Five hours, fifteen miles, and 4,300 feet of elevation later, I wondered why I couldn’t be into yoga instead.

That’s a silly question, of course (see: every reference ever to my squatty Viking heritage), but it sounds sexy when you’re miles from home and your quads are jello.

As I walked into my driveway considering a host of alternative, less painful sports – curling? Pilates? pie eating? – I realized that these epic adventures are a spiritual journey of sorts to me. Joy can only be felt if one knows suffering, I suppose.

And yet…

There is something about the autumn that allows me to explore a softer side of activity, as if the falling of the leaves lay not only a blanket upon the earth to rest, but suggest I do the same. I remember that when plants are not growing upward and outward, they are growing roots deeper into the soil. It would seem to serve us if we allowed ourselves the same cycles.

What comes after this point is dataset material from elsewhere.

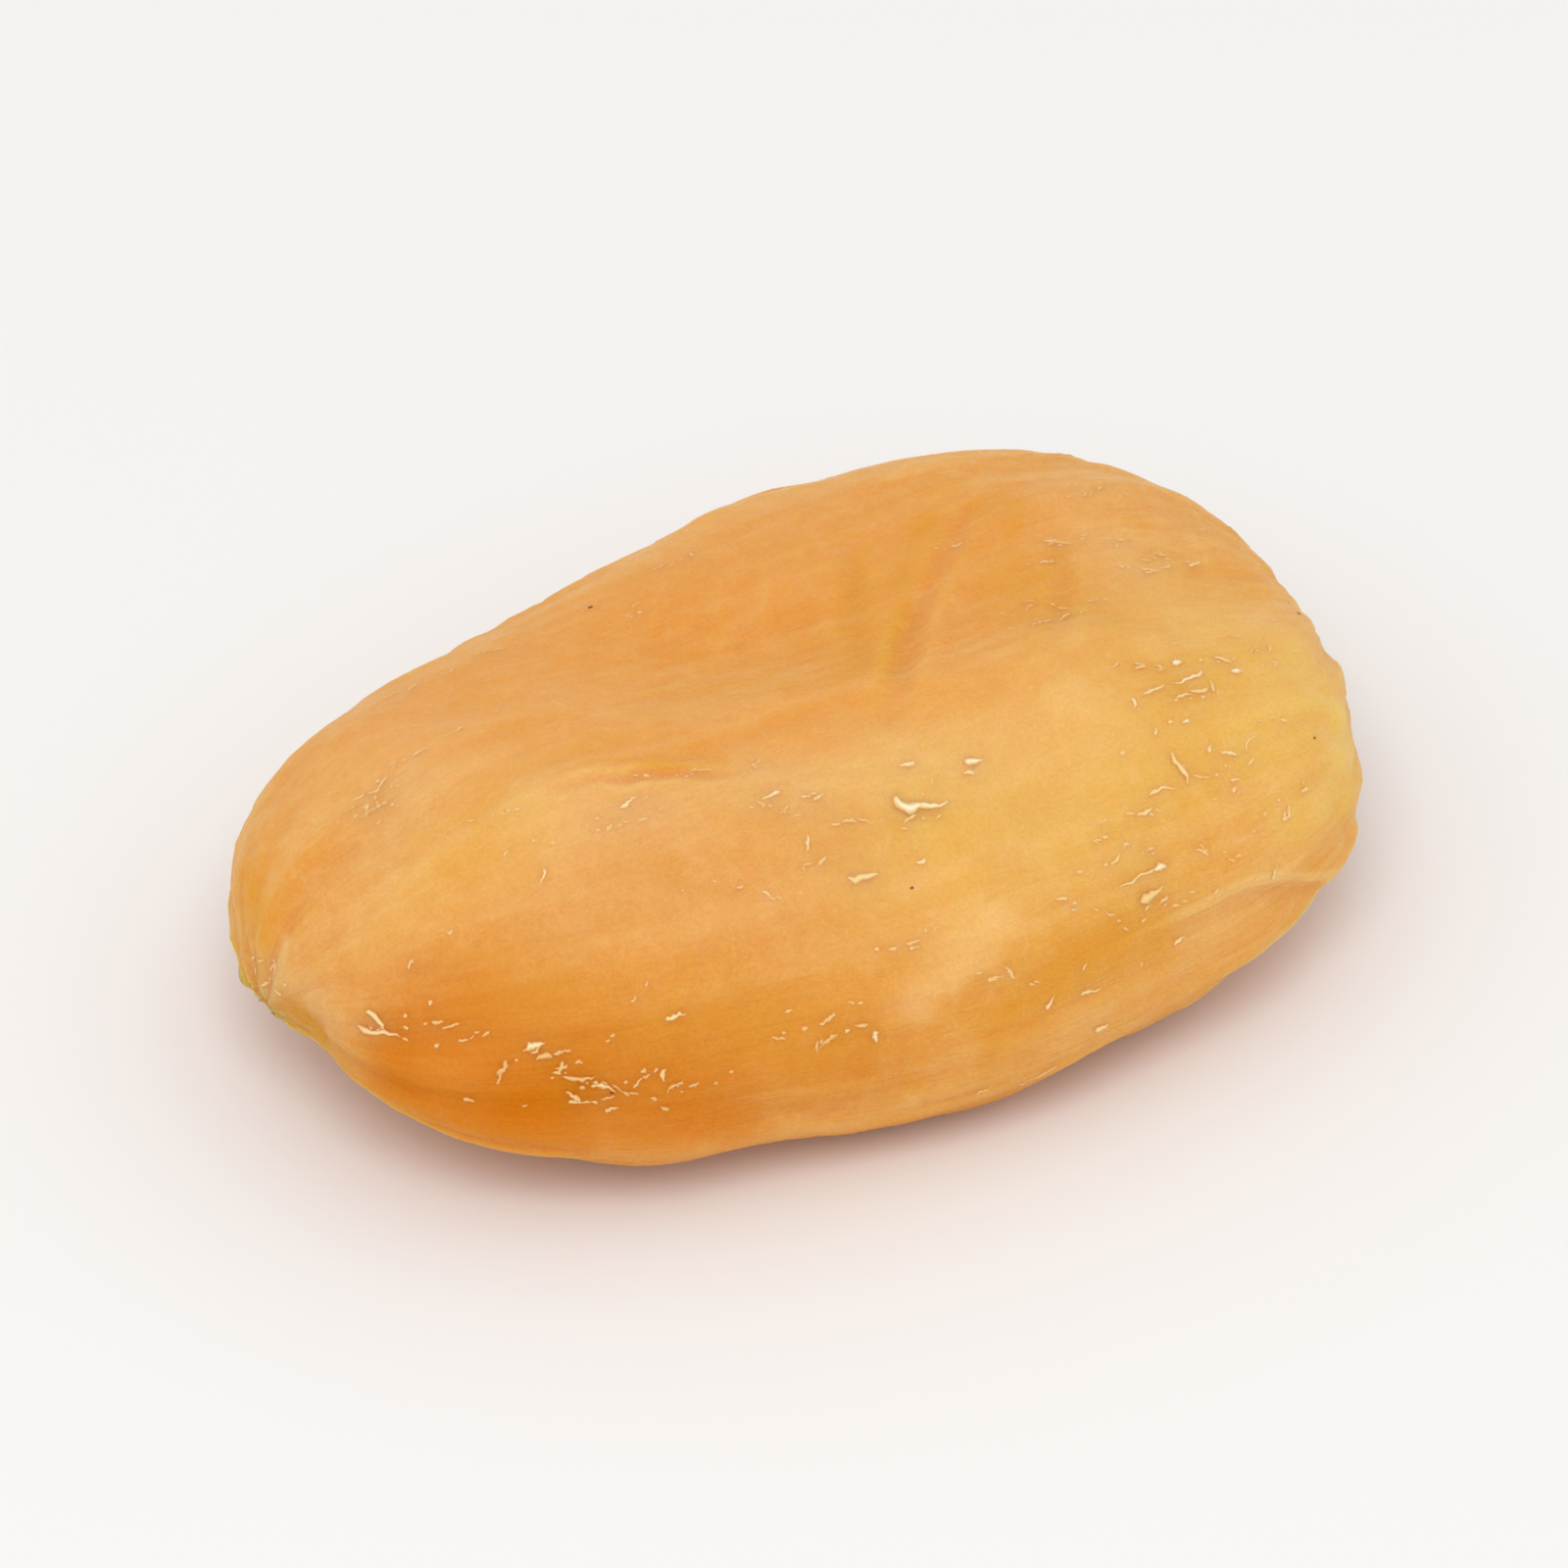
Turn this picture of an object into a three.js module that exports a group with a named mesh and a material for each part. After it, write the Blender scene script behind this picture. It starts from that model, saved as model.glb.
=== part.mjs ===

Time and movement will slow for me this season. The snow will make my trail runs a slow meandering. The cold will add layers and time my logistics of getting outdoors. Sometimes the weather will insist that I stay inside to knit instead.

And I will pause long enough to hold a yoga pose or two, to feel my bare feet in the soil, to ground and root myself with intention and strength so that, like the trees, I am stronger through storms.

Such as the gale force winds of midlife.